Некоторые тексты, с которыми читатель встретится в этом Собрании, стоят особняком и на первый взгляд не связаны с магистральной темой творчества Баткина. Но присмотревшись, мы легко узнаем знакомые мотивы: личность в силовом поле культуры; «я» на перекрестке эпохальных конфликтов; ответственность перед лицом вызовов времени. Так, книга о Бродском[23] – попытка восстановить возможность диалога с поэтом в ситуации, когда сам поэт диалогу не открыт, когда диалог экспрессивно «свернут внутри монолога». Иногда развернуть свернутое удается благодаря тому, что автор и поэт на равных «в теме»: когда Баткин пишет о Флоренции Данте, Бродского и Ахматовой, о внешнем и внутреннем изгнанничестве, он делает это не извне. Но важнее все же та герменевтика, которая сохраняет дистанцию. Здесь мы и встречаем ключевую тему Баткина: всемирное в личном. Бродский истолкован как «европейский человек», переживающий кризис европейской идентичности, но не изменивший ей. Читая о том, как пародия и «парапародия» оказываются опорой классики, как торжествует способность поэта спасать самим своим ремеслом смысл, когда смысла в остальном уже почти нет, мы вспоминаем о тех «европейских людях», которые когда-то создавали первые оформления этого смысла. Петрарка на подъеме, Руссо на гребне волны… Дно или не дно, но без книги о Бродском ряд «европейских» портретов был бы неполон.

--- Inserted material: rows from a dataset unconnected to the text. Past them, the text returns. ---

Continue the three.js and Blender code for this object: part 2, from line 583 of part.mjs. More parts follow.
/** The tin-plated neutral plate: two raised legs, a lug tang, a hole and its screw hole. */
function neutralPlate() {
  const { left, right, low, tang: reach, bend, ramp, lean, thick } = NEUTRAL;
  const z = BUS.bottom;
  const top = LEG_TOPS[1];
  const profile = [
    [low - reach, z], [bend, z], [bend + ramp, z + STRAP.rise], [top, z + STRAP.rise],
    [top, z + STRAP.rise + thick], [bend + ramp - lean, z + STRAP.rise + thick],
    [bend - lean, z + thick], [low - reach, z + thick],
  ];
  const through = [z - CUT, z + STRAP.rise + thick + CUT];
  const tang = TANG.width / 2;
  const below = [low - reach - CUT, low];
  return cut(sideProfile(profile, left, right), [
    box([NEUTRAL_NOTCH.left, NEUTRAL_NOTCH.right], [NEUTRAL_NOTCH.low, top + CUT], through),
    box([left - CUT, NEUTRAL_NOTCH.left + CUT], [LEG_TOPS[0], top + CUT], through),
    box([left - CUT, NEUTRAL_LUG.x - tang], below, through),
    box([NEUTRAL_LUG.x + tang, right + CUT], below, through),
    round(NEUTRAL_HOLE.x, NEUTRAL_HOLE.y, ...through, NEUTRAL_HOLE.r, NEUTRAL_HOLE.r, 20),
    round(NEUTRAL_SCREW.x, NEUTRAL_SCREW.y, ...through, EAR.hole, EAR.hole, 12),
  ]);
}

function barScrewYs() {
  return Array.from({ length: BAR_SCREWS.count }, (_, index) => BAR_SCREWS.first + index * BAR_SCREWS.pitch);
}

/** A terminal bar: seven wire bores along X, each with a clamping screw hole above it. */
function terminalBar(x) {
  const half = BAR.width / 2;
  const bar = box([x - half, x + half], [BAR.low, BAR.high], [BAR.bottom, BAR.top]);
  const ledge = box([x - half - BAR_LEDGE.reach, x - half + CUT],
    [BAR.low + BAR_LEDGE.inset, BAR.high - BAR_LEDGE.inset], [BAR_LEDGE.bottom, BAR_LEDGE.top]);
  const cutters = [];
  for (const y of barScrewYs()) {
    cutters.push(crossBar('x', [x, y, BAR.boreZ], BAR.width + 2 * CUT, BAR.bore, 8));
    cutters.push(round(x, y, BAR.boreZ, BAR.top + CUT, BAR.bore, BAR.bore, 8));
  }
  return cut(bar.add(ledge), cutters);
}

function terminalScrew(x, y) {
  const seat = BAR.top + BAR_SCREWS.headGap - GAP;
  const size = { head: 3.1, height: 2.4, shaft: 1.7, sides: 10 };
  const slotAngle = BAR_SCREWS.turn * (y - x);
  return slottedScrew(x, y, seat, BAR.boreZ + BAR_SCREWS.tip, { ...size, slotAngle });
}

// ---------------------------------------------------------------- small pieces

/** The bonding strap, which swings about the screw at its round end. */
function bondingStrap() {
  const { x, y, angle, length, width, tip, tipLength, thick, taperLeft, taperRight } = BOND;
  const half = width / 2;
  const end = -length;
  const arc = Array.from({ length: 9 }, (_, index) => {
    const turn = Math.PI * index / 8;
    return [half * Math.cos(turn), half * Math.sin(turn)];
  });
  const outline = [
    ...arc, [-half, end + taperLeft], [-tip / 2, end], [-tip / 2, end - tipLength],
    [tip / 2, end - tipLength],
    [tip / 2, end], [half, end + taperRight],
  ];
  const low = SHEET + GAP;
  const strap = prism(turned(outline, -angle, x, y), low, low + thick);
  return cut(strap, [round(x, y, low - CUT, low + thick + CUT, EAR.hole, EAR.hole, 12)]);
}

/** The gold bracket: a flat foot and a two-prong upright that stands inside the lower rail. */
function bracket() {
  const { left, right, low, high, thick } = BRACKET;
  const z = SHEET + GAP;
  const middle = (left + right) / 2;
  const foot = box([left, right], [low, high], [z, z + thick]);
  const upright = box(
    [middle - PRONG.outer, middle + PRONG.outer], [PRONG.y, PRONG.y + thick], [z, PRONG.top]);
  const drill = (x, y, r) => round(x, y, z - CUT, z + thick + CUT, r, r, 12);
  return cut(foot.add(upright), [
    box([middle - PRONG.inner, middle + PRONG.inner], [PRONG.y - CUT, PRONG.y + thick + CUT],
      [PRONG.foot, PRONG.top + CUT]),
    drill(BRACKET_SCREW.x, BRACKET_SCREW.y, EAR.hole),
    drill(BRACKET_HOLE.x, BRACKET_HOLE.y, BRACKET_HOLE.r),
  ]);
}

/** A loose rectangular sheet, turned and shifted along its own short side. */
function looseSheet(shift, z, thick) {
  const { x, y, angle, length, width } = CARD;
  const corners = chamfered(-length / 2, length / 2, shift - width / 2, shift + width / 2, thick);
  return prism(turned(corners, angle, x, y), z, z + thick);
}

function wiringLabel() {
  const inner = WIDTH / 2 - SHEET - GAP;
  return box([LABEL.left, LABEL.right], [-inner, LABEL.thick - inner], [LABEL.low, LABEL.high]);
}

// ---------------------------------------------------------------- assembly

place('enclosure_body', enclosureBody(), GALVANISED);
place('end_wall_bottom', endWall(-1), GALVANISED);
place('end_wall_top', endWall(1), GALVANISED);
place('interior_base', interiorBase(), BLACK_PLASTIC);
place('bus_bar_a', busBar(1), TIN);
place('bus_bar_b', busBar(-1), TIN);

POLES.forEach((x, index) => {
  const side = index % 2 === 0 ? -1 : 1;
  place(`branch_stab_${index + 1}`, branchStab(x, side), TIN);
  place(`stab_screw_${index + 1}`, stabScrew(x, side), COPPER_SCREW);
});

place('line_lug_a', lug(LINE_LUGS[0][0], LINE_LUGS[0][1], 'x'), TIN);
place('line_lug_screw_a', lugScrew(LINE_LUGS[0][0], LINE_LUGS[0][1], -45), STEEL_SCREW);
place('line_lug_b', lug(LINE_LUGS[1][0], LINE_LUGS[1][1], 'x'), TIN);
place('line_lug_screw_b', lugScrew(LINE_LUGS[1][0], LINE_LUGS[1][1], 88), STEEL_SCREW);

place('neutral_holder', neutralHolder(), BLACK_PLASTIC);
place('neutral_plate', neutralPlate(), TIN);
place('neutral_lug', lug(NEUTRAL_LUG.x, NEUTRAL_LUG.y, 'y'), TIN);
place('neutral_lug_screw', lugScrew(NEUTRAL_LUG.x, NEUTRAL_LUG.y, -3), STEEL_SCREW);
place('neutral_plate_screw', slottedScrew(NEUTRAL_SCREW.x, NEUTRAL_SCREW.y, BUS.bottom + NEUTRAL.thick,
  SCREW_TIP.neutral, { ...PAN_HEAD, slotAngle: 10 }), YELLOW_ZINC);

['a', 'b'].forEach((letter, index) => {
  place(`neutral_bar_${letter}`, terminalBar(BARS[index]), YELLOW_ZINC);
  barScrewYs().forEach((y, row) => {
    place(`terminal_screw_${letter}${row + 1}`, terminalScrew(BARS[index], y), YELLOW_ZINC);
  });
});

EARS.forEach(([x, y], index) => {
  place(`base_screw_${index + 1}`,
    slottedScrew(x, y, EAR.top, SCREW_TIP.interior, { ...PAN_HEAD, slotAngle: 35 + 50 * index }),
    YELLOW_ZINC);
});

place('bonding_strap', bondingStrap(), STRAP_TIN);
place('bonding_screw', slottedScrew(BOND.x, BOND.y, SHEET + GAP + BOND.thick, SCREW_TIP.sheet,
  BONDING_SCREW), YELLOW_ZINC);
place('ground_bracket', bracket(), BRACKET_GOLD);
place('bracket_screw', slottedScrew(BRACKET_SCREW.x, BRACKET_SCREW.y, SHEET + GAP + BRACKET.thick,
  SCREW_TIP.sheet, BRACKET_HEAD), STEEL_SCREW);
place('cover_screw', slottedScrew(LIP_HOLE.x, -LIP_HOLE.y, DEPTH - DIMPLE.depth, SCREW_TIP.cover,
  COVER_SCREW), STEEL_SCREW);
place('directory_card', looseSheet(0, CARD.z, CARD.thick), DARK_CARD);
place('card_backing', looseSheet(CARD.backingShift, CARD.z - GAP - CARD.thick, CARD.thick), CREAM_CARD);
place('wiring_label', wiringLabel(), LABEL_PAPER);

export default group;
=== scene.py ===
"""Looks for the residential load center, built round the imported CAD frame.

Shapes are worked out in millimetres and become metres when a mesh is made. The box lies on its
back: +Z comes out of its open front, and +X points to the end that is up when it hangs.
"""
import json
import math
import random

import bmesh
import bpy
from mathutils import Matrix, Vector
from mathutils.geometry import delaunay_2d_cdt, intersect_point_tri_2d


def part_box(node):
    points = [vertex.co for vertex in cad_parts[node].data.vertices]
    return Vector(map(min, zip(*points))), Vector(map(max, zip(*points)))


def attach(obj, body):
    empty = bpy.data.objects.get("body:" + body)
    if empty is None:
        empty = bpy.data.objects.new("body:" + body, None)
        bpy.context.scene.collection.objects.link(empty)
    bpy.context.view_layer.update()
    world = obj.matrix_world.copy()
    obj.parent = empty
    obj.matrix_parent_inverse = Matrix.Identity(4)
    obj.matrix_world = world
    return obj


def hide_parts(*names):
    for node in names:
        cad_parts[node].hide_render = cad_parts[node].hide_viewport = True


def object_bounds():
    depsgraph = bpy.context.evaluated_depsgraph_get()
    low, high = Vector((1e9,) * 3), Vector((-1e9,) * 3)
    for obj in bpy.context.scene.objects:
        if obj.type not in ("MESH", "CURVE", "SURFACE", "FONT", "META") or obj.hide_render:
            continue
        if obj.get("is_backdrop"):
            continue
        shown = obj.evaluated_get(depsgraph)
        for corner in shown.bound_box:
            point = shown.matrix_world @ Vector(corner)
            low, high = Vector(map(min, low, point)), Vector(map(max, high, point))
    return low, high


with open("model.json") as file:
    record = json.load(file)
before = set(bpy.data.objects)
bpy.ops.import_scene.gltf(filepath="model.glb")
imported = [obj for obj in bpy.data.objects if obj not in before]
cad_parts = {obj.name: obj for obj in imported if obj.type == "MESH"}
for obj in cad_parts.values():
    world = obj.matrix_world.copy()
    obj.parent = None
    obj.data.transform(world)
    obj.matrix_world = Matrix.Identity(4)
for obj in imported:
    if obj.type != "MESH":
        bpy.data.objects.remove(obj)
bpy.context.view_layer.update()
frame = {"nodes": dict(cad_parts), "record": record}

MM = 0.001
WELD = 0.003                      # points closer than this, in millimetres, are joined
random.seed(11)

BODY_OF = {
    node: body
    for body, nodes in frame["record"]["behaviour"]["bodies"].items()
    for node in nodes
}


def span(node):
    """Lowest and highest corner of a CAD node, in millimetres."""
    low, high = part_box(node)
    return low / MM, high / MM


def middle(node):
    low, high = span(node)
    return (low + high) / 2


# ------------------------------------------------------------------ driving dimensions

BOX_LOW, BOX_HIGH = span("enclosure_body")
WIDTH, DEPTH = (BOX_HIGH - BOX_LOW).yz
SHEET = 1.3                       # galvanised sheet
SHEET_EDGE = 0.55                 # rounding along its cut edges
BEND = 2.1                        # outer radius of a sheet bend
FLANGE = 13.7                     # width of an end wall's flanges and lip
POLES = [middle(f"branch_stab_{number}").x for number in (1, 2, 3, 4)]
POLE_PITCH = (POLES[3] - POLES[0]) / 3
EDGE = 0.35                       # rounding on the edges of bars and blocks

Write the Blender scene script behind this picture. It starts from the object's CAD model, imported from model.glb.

Большой очерк жизни и деятельности А. Д. Сахарова[24] – публицистика, углубленная горизонтами мысли профессионального историка и в то же время – соратника. Но не только. И здесь мы также встречаем лейтмотив творчества Баткина: размышление о способности «личности» взять на себя труд истории, и не потерять при этом «лицо». «Феномен Сахарова – это самодвижение его воли, не уступавшей по силе разуму». Но сахаровская «воля» понимается профессионалом-историком не только как психологическая характеристика: она коренится еще и в той самой интуиции всемирности, о которой писал Баткин. Он отмечает в ментальности Сахарова «некоторые существенные элементы аналитической трезвости по отношению к уже состоявшемуся движению истории в будущее. Политическое мышление Сахарова обладает чертами космичности. Для него история – это всемирная история в целом».